Borges y Bioy Casares solían evocar con simpatía unos versos de María Raquel Adler —la “Poetisa Mística de América”— que dicen así: Luego por circunstancias económicas / tuvimos que mudar de domicilio / y abandonar la casa que mis padres / habían adquirido en la calle Oruro…
Los vaivenes inmobiliarios de la familia Adler hoy suenan poco interesantes; mucho más atractiva es la mención de la calle al final de la estrofa. Oruro tiene cierta resonancia de gruta. En la escritura puede recordar el capicúa de otras calles como Neuquén o Yatay; pero estas, pronunciadas, resultan más estridentes. En cambio Oruro, obligada a ser emitida con mayor gravedad, conserva “misterio”.

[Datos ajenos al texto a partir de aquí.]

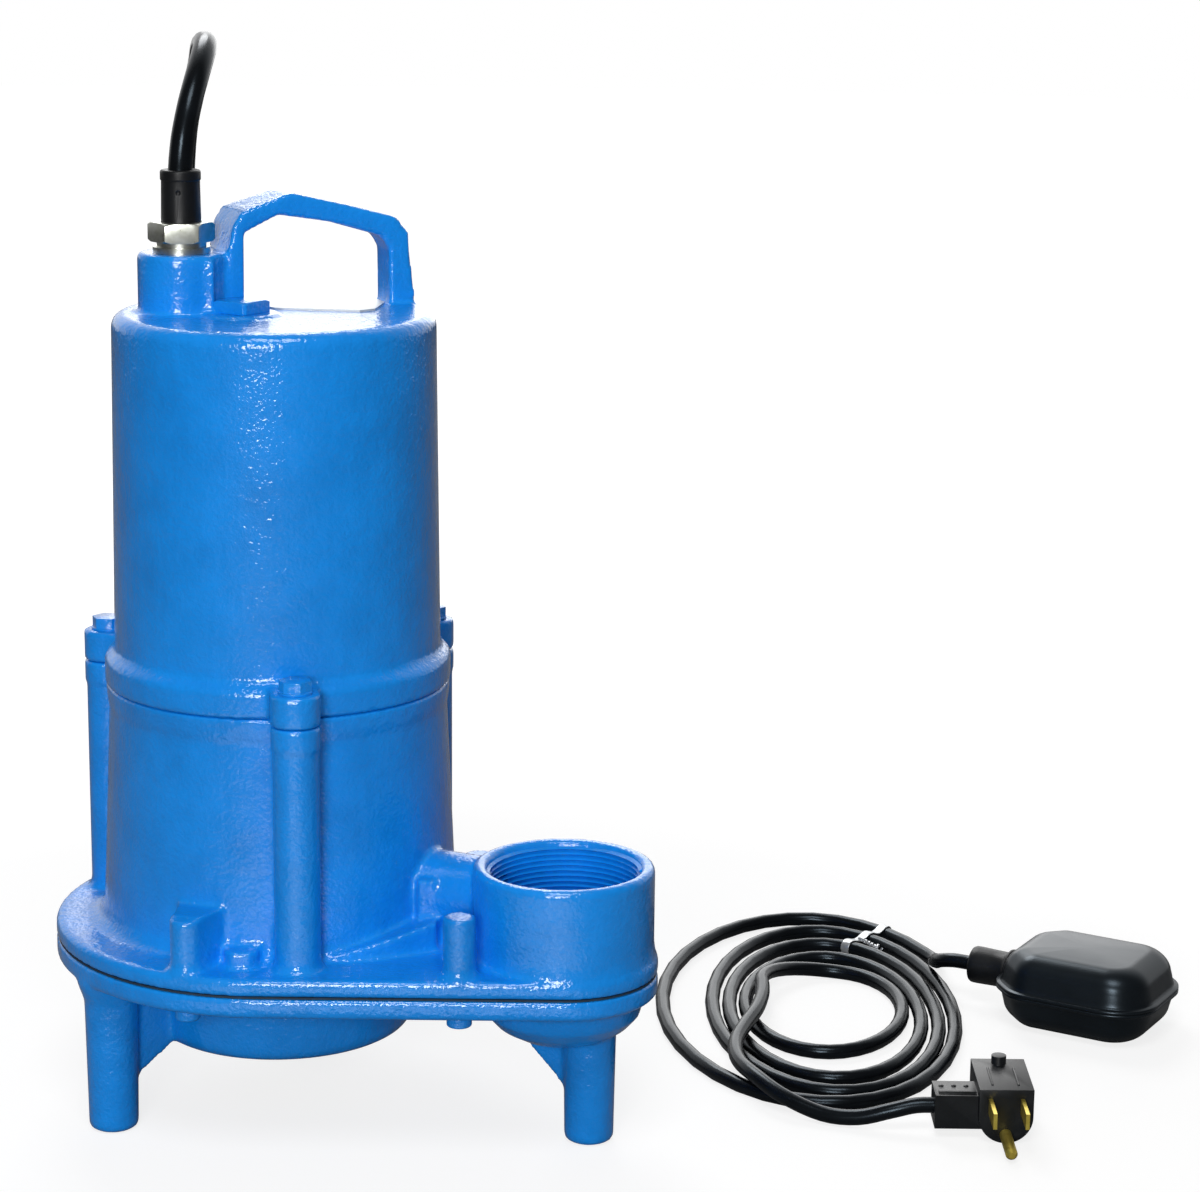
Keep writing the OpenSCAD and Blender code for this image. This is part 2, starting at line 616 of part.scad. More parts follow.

Pero es la calle misma, más allá de su nombre, la que trae una módica perturbación. Observémosla. Corta en diagonal el oeste de San Cristóbal: un barrio que de no ser por ella ofrecería una imagen bastante regular en su trazado. Además, es una arteria angosta. ¿Cómo fue a parar ahí esa línea fina y oblicua que en apariencia solo estaría para unir en sesgo Sánchez de Loria con Deán Funes, dos calles que no necesitan una especial comunicación entre sí, y menos con una diagonal angosta?
Tiene su explicación. Oruro es el recuerdo de un ramal ferroviario. Era el “Tren de las Basuras”: un tendido que se desprendía del Ferrocarril Oeste en la estación Once e iba hasta el Riachuelo para alivianar los desechos de la ciudad. Puesto sobre un mapa actual, digamos que corría por Sánchez de Loria, luego por Oruro, y seguía por Deán Funes y su continuación Zavaleta. En su cruce con Garay tenía un puente de fierro, cuya pintura (¿o su oxidación?) pronto le dio el nombre de “Puente Colorado”.
El tren llegaba al Depósito de Basuras (la “Quema”) ubicado en una esquina del Camino de Puente Alsina (hoy Avenida Amancio Alcorta) con los terrenos de Leonardo Pereyra Iraola, y metros más adelante terminaba frente a un marcado meandro que tenía y sigue teniendo el río, donde estaba el Saladero de Pizarro, estableciéndose un muelle del ferrocarril. En un plano de 1888 leemos que esa zona era conocida como “Jerusalem”.
La traza de este ramal —que en realidad nació para traslado de mercancías y, ocasionalmente, pasajeros— estaba aprobada desde 1865. En 1869 ya transportaba, además, las basuras hasta la Quema. No obstante, la inauguración oficial recién fue el 30 de mayo de 1873, ocasión para la que se invitó al ex presidente Bartolomé Mitre a hacer un viaje.
El tren iba y venía con su carga fétida, descargando miles de toneladas anuales. Era útil, pero nadie había tenido en cuenta que la ciudad continuaría creciendo. Para la década del ’80 las vías ya no corrían por lo que fuera el límite de algunos barrios: estos se habían expandido y el ferrocarril había quedado “encerrado” entre manzanas y manzanas cada vez más pobladas. Y el tren comenzó a ser una molestia.
En 1888 la Municipalidad prescindió de sus servicios para acarrear basura. El ramal siguió funcionando como tren carbonero, aunque cierta negligencia en la atención de su tráfico, sumada a los problemas de la densidad urbana, aumentó la cantidad de accidentes. En 1895, finalmente, fue clausurado.
De él nos quedó como recuerdo más notorio la calle Oruro. Estaba abierta al paso público desde los tiempos del ramal (se la conocía como “Diagonal Ferrocarril” o “Curva del Ferrocarril”), recibiendo el nombre de Oruro por ordenanza municipal del 27 de noviembre de 1893. Cuando después de 1895 las vías se levantaron, se integró definitivamente al mapa porteño como si fuese una calle cualquiera.